Material for this task →
━━━━━━━━━━━━━━━━━━━━━━━━━━━━━━
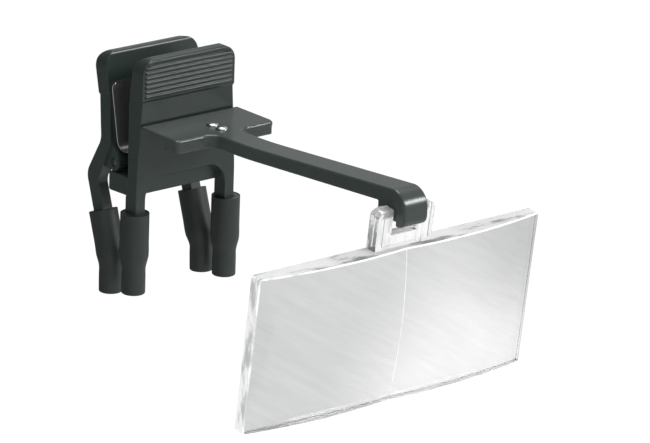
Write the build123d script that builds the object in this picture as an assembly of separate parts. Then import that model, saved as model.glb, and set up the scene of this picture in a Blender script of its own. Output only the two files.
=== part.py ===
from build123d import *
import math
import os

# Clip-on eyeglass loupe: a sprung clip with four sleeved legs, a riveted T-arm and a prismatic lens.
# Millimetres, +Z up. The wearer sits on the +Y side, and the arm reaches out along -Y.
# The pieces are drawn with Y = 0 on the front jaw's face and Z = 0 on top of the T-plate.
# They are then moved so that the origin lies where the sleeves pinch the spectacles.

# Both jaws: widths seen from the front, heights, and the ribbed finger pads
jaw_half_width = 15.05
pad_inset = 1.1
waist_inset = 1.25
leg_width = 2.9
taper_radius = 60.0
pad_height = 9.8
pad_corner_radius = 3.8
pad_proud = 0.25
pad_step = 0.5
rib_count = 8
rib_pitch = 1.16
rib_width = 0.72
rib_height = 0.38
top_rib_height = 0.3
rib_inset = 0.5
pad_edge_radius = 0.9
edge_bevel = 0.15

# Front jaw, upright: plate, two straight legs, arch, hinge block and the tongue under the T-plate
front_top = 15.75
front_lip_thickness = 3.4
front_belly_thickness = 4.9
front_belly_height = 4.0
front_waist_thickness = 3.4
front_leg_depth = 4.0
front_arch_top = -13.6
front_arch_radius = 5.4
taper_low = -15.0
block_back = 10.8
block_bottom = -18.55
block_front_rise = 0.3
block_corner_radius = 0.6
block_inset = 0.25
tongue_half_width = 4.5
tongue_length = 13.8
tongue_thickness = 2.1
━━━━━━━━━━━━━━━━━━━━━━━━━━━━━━
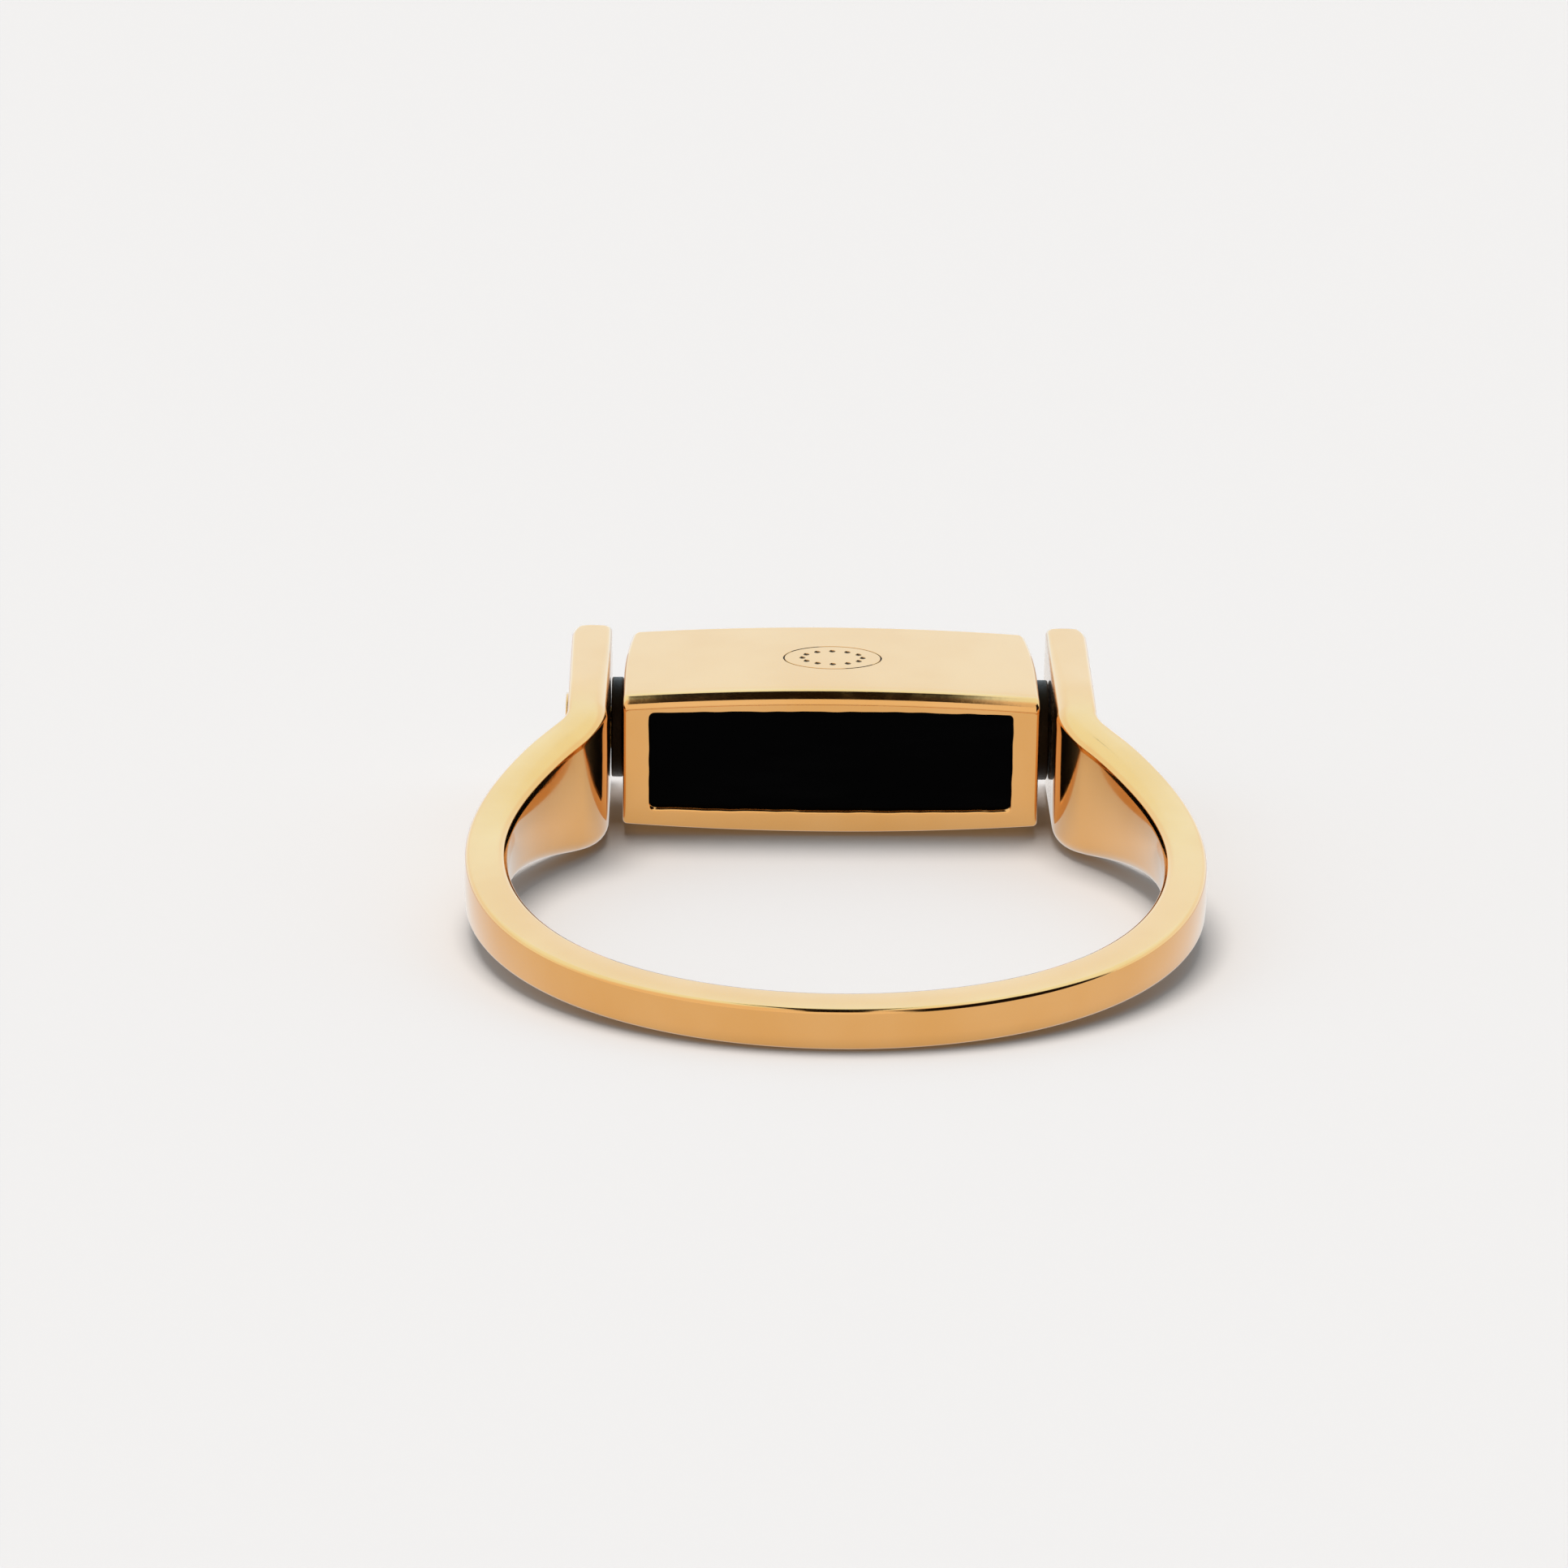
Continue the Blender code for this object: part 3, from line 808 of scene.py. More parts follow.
━━━━━━━━━━━━━━━━━━━━━━━━━━━━━━
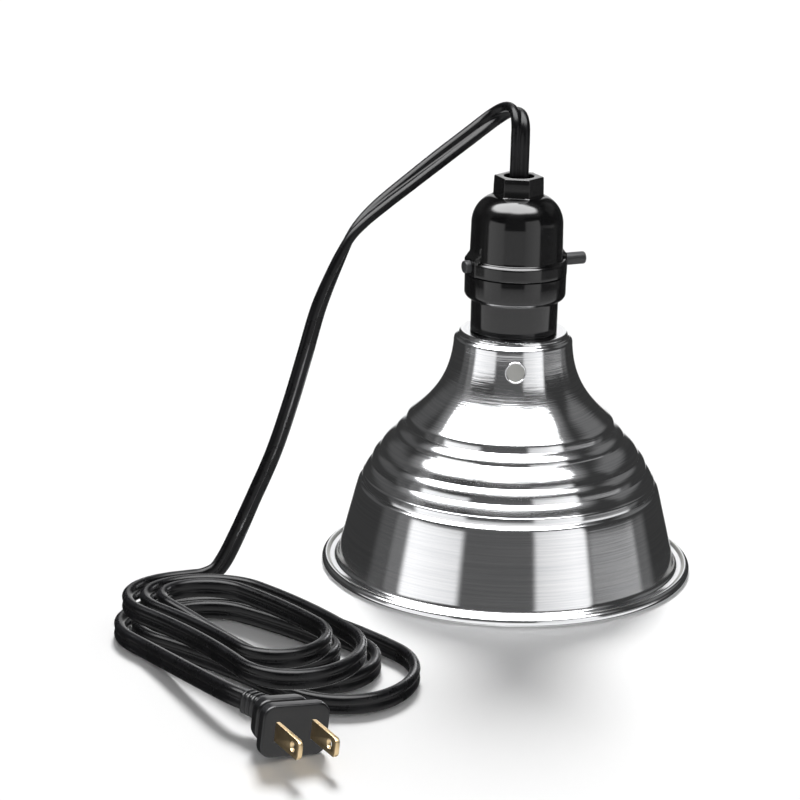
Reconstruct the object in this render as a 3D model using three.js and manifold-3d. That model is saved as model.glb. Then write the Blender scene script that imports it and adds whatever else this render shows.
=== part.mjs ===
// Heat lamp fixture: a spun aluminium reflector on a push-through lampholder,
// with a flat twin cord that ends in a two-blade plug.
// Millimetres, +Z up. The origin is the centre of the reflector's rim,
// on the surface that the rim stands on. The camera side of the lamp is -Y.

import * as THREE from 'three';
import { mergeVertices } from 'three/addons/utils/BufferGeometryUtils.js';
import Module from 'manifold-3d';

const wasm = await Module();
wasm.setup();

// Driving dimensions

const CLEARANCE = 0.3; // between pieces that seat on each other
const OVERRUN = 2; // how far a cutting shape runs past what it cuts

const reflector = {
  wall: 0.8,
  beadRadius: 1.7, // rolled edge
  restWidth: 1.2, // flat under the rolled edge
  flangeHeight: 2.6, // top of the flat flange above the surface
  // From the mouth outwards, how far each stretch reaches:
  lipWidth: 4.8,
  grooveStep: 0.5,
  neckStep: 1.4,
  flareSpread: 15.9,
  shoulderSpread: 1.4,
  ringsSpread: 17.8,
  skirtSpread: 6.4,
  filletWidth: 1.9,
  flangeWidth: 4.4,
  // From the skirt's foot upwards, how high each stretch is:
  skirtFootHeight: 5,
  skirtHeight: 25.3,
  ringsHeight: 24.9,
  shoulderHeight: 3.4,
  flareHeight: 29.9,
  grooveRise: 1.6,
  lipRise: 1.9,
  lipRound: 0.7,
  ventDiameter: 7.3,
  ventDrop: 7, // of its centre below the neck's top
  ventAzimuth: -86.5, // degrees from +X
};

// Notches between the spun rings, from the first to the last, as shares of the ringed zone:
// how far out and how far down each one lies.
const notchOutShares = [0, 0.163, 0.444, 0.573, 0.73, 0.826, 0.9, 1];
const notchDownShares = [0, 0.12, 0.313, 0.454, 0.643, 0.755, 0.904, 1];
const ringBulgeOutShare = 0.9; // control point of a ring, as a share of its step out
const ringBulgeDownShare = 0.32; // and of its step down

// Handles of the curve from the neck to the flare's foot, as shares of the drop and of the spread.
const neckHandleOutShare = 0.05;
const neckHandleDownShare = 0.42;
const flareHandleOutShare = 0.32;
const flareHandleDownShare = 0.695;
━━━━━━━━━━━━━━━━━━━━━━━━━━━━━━
Challenge → The lines to extract from the data above begin with the line containing "Write the build123d" and end with the line containing "# They are then". Extract them exactly, including both.

Result →
Write the build123d script that builds the object in this picture as an assembly of separate parts. Then import that model, saved as model.glb, and set up the scene of this picture in a Blender script of its own. Output only the two files.
=== part.py ===
from build123d import *
import math
import os

# Clip-on eyeglass loupe: a sprung clip with four sleeved legs, a riveted T-arm and a prismatic lens.
# Millimetres, +Z up. The wearer sits on the +Y side, and the arm reaches out along -Y.
# The pieces are drawn with Y = 0 on the front jaw's face and Z = 0 on top of the T-plate.
# They are then moved so that the origin lies where the sleeves pinch the spectacles.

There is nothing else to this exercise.